- _EXERCISE DETAILS_
Take the lines from the one bearing "hide_parts(*nodes)" to the one bearing "return min(1.0, max(0.0, min(by_plane, by_jaw)))", inclusive, and reproduce them exactly; include no other line.

- _MATERIAL_
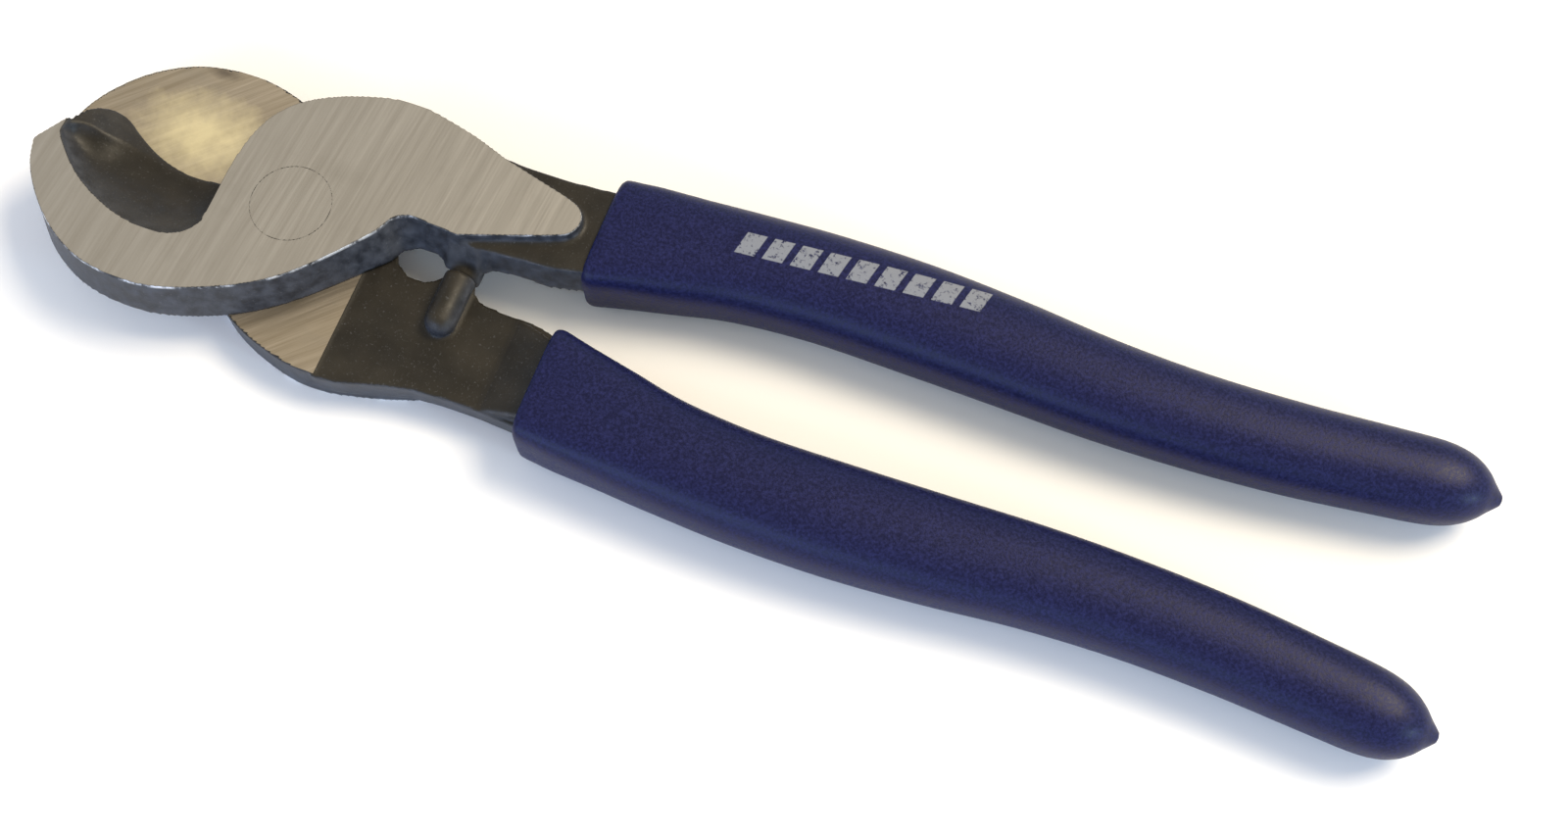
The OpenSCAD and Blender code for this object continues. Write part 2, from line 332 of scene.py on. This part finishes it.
def printed_bars(tree):
    """A worn row of plain slanted bars printed along the top of one grip, from 0 to 1."""
    place = node(tree, "TexCoord", output="Object")
    moved = node(tree, "VectorMath", {0: place, 1: on_tool(*PRINT_START)},
                 operation="SUBTRACT")
    turned = node(tree, "Mapping", {"Vector": moved, "Rotation": (0, 0, -PRINT_TURN)})
    along = part_of(tree, turned, "X")
    across = part_of(tree, turned, "Y")
    height = part_of(tree, place, "Z")
    slant = node(tree, "Math", {0: across, 1: PRINT_SLANT, 2: along},
                 operation="MULTIPLY_ADD")
    step = node(tree, "Math", {0: slant, 1: PRINT_PITCH}, operation="MODULO")
    mask = remap(tree, step, PRINT_BAR + PRINT_SOFT, PRINT_BAR)
    limits = (
        (slant, 0, PRINT_SOFT),
        (slant, PRINT_LENGTH, PRINT_LENGTH - PRINT_SOFT),
        (across, -PRINT_HALF - PRINT_SOFT, -PRINT_HALF),
        (across, PRINT_HALF + PRINT_SOFT, PRINT_HALF),
        (height, AXIS_Z, AXIS_Z + MM),
        (noise(tree, (0.8, 0.8, 0.8), 9.1, 4.0, 0.7), 0.34, 0.46),
    )
    for value, outside, inside in limits:
        mask = times(tree, mask, remap(tree, value, outside, inside))
    return mask


def vinyl(name, printed=False):
    """Dipped vinyl: navy, satin, with a fine frosted grain."""
    made, tree, shader = new_material(name)
    frost = noise(tree, (0.5, 0.5, 0.5), 4.4, 3.0, 0.7)
    waves = noise(tree, (6, 3.5, 3.5), 7.7, 2.0)
    colour = mix(tree, remap(tree, frost, 0.40, 0.72),
                 rgb(0.0050, 0.0060, 0.031), rgb(0.0150, 0.0175, 0.080))
    if printed:
        colour = mix(tree, printed_bars(tree), colour, rgb(0.20, 0.21, 0.235))
    tree.links.new(colour, shader.inputs["Base Color"])
    tree.links.new(remap(tree, frost, 0.35, 0.7, 0.32, 0.52), shader.inputs["Roughness"])
    shader.inputs["Specular IOR Level"].default_value = 0.17
    first = node(tree, "Bump", {"Height": waves, "Strength": 0.25, "Distance": 0.25 * MM})
    bump = node(tree, "Bump", {
        "Height": frost, "Normal": first, "Strength": 0.5, "Distance": 0.08 * MM,
    })
    tree.links.new(bump, shader.inputs["Normal"])
    return made


def floor_material(name):
    made, _, shader = new_material(name)
    shader.inputs["Base Color"].default_value = rgb(0.90, 0.895, 0.89)
    shader.inputs["Roughness"].default_value = 0.9
    shader.inputs["Specular IOR Level"].default_value = 0.1
    return made


# ---------------------------------------------------------------- pieces

def add_object(name, mesh, body, slot, *nodes):
    made = bpy.data.objects.new(name, mesh)
    bpy.context.scene.collection.objects.link(made)
    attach(made, body)
    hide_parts(*nodes)
    return made


def modified(mesh, kind, **settings):
    """The mesh after one modifier."""
    holder = bpy.data.objects.new("holder", mesh)
    bpy.context.scene.collection.objects.link(holder)
    if "vertex_group" in settings:
        group = holder.vertex_groups.new(name=settings["vertex_group"])
        for index, weight in enumerate(settings.pop("weights")):
            if weight > 0:
                group.add([index], weight, "REPLACE")
    modifier = holder.modifiers.new("made", kind)
    for key, value in settings.items():
        setattr(modifier, key, value)
    made = bpy.data.meshes.new_from_object(
        holder.evaluated_get(bpy.context.evaluated_depsgraph_get()))
    bpy.data.objects.remove(holder)
    return made


def off_ground(z):
    """How far a height is from the nearest ground plane."""
    return min(abs(z - plane) for plane in GROUND_FACES)


def softness(place):
    """How much the rounding may move a point: none on the ground planes or in the jaw."""
    by_plane = (off_ground(place.z) - FLAT) / FADE
    by_jaw = (place.x - JAW_END_X) / JAW_FADE
    return min(1.0, max(0.0, min(by_plane, by_jaw)))


def settle(z):
    """Height of a ground face's point, put exactly into its plane."""
    return min(GROUND_FACES, key=lambda plane: abs(z - plane)) if off_ground(z) < FLAT else z


def forging(name, node_name, body, materials):
    """One half: the CAD shape remade in fine even faces, its forged corners worn round
    while the ground planes stay flat."""
    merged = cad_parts[node_name].data.copy()
    merged.materials.clear()
    shape = bmesh.new()
    shape.from_mesh(merged)
    bmesh.ops.remove_doubles(shape, verts=shape.verts, dist=MERGE)
    shape.to_mesh(merged)
    shape.free()
    even = modified(merged, "REMESH", mode="VOXEL", voxel_size=VOXEL)
    soft = [softness(v.co) for v in even.vertices]
    mesh = modified(even, "SMOOTH", vertex_group="soft", weights=soft, factor=0.5,
                    iterations=ROUNDING)
    mesh.name = name
    for material in materials:
        mesh.materials.append(material)
    for vertex in mesh.vertices:
        vertex.co.z = settle(vertex.co.z)
    mesh.update()
    for face in mesh.polygons:
        flat = all(off_ground(mesh.vertices[i].co.z) < MERGE for i in face.vertices)
        face.use_smooth = not flat
        middle = abs(face.center.z - AXIS_Z) < MM
        ground = flat and not (middle and face.center.x > RELIEF_X)
        face.material_index = 2 if not ground else int(middle)
    return add_object(name, mesh, body, "forged_steel", node_name)


def between(rows, steps):
    """More stations on smooth curves through the given ones."""
    made = []
    for i in range(len(rows) - 1):
        p0, p1 = rows[max(i - 1, 0)], rows[i]
        p2, p3 = rows[i + 1], rows[min(i + 2, len(rows) - 1)]
        for j in range(steps):
            u = j / steps
            made.append(tuple(
                0.5 * (2 * b + (c - a) * u + (2 * a - 5 * b + 4 * c - d) * u * u
                       + (3 * b - a - 3 * c + d) * u ** 3)
                for a, b, c, d in zip(p0, p1, p2, p3)
            ))
    return made + [rows[-1]]


def grip(name, node_name, body, side, material):
    """A dipped grip: a skin lofted through rounded sections, closed at the dip line."""
    rings = []
    shape = bmesh.new()
    for x, y, half, share, power in between(GRIP_ROWS, GRIP_STEPS):
        ring = []
        for j in range(GRIP_SIDES):
            angle = 2 * math.pi * (j + 0.5) / GRIP_SIDES
            c, s = math.cos(angle), math.sin(angle)
            ring.append(shape.verts.new((
                DIP_X + x * MM,
                side * (y + half * math.copysign(abs(c) ** (2 / power), c)) * MM,
                AXIS_Z + share * GRIP_HALF_T * math.copysign(abs(s) ** (2 / power), s),
            )))
        rings.append(ring)
    for first, second in zip(rings, rings[1:]):
        for j in range(GRIP_SIDES):
            k = (j + 1) % GRIP_SIDES
            shape.faces.new((first[j], second[j], second[k], first[k]))
    shape.faces.new(rings[0])
    tip = shape.verts.new((END_X, side * GRIP_ROWS[-1][1] * MM, AXIS_Z))
    for j in range(GRIP_SIDES):
        shape.faces.new((rings[-1][j], tip, rings[-1][(j + 1) % GRIP_SIDES]))
    bmesh.ops.recalc_face_normals(shape, faces=shape.faces)
    for face in shape.faces:
        face.smooth = len(face.verts) < 5
    mesh = bpy.data.meshes.new(name)
    shape.to_mesh(mesh)
    shape.free()
    mesh.materials.append(material)
    return add_object(name, mesh, body, "dipped_vinyl", node_name)


def floor():
    mesh = bpy.data.meshes.new("floor")
    corners = [(x * FLOOR_HALF, y * FLOOR_HALF, 0) for x, y in ((-1, -1), (1, -1), (1, 1), (-1, 1))]
    mesh.from_pydata(corners, [], [(0, 1, 2, 3)])
    mesh.materials.append(floor_material("pale_floor"))
    made = bpy.data.objects.new("floor", mesh)
    bpy.context.scene.collection.objects.link(made)
    made.location.z = cad_low.z


# ---------------------------------------------------------------- light and camera

def area_light(name, place, target, size, power, colour):
    light = bpy.data.lights.new(name, "AREA")
    light.shape = "RECTANGLE"
    light.size, light.size_y = size
    light.energy = power
    light.color = colour
    made = bpy.data.objects.new(name, light)
    bpy.context.scene.collection.objects.link(made)
    made.location = place
    made.rotation_euler = (Vector(target) - Vector(place)).to_track_quat("-Z", "Y").to_euler()


def world_light(strength, above, around):
    """A dim warm ceiling over cooler light from all round."""
    world = bpy.data.worlds.new("room")
    bpy.context.scene.world = world
    world.use_nodes = True
    tree = world.node_tree
    way = node(tree, "TexCoord", output="Generated")
    height = node(tree, "SeparateXYZ", {0: way}, output="Z")
    colour = mix(tree, remap(tree, height, 0.35, 0.75), rgb(*around), rgb(*above))
    background = tree.nodes["Background"]
    tree.links.new(colour, background.inputs["Color"])
    background.inputs["Strength"].default_value = strength


def camera():
    data = bpy.data.cameras.new("camera")
    data.lens = CAMERA_LENS
    data.sensor_width = CAMERA_SENSOR
    data.clip_start = CAMERA_NEAR
    made = bpy.data.objects.new("camera", data)
    bpy.context.scene.collection.objects.link(made)
    made.location = CAMERA_PLACE
    made.rotation_euler = [math.radians(turn) for turn in CAMERA_TURN]
    bpy.context.scene.camera = made


# Patches on ground steel: place, half width, half length, seed, share and colour
FACE_PATCHES = [
    (on_tool(52, 8), 6 * MM, 3 * MM, 2.2, 0.25, rgb(0.34, 0.31, 0.26)),
]
INNER_HIGHLIGHT_AND_PATCH = [
    # A painted golden highlight on the jaws' inner faces; the next entry is a small dark patch
    (on_tool(23, 10), 14 * MM, 10 * MM, 3.4, 1.0, rgb(1.0, 0.86, 0.52)),
    (on_tool(21.5, 22.7), 4 * MM, 1.6 * MM, 6.6, 0.8, rgb(0.16, 0.13, 0.10)),
]
steel_face = ground_steel("ground_steel_face", 86, rgb(0.445, 0.41, 0.355),
                          rgb(0.485, 0.45, 0.39), FACE_PATCHES)
steel_inner = ground_steel("ground_steel_inner", 44, rgb(0.40, 0.33, 0.235),
                           rgb(0.52, 0.44, 0.33), INNER_HIGHLIGHT_AND_PATCH)
scale_black = forged_steel("forged_scale")
navy = vinyl("navy_vinyl")
navy_printed = vinyl("navy_vinyl_printed", printed=True)

steels = (steel_face, steel_inner, scale_black)
forging("front_forging", "front_half", "front", steels)
forging("rear_forging", "rear_half", "rear", steels)
grip("front_grip_skin", "front_grip", "front", 1, navy_printed)
grip("rear_grip_skin", "rear_grip", "rear", -1, navy)

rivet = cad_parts["pivot_rivet"]
rivet.data.materials.clear()
rivet.data.materials.append(steel_face)

floor()
world_light(1.0, (0.66, 0.62, 0.55), (0.72, 0.84, 1.04))
area_light("window", (0.55, 0.45, 0.95), (0, 0, 0), (0.55, 0.5), 14, (1.0, 0.87, 0.66))
area_light("cool_fill", (-0.35, -0.95, 0.42), (0, 0, 0), (0.9, 0.4), 6.5, (0.42, 0.60, 1.0))
area_light("end_glint", (0.62, -0.15, 0.2), (0.12, 0, 0), (0.07, 0.07), 1.1, (0.55, 0.78, 1.0))
camera()
bpy.context.scene.view_settings.view_transform = "Standard"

- _THE REPLY_
    hide_parts(*nodes)
    return made


def modified(mesh, kind, **settings):
    """The mesh after one modifier."""
    holder = bpy.data.objects.new("holder", mesh)
    bpy.context.scene.collection.objects.link(holder)
    if "vertex_group" in settings:
        group = holder.vertex_groups.new(name=settings["vertex_group"])
        for index, weight in enumerate(settings.pop("weights")):
            if weight > 0:
                group.add([index], weight, "REPLACE")
    modifier = holder.modifiers.new("made", kind)
    for key, value in settings.items():
        setattr(modifier, key, value)
    made = bpy.data.meshes.new_from_object(
        holder.evaluated_get(bpy.context.evaluated_depsgraph_get()))
    bpy.data.objects.remove(holder)
    return made


def off_ground(z):
    """How far a height is from the nearest ground plane."""
    return min(abs(z - plane) for plane in GROUND_FACES)


def softness(place):
    """How much the rounding may move a point: none on the ground planes or in the jaw."""
    by_plane = (off_ground(place.z) - FLAT) / FADE
    by_jaw = (place.x - JAW_END_X) / JAW_FADE
    return min(1.0, max(0.0, min(by_plane, by_jaw)))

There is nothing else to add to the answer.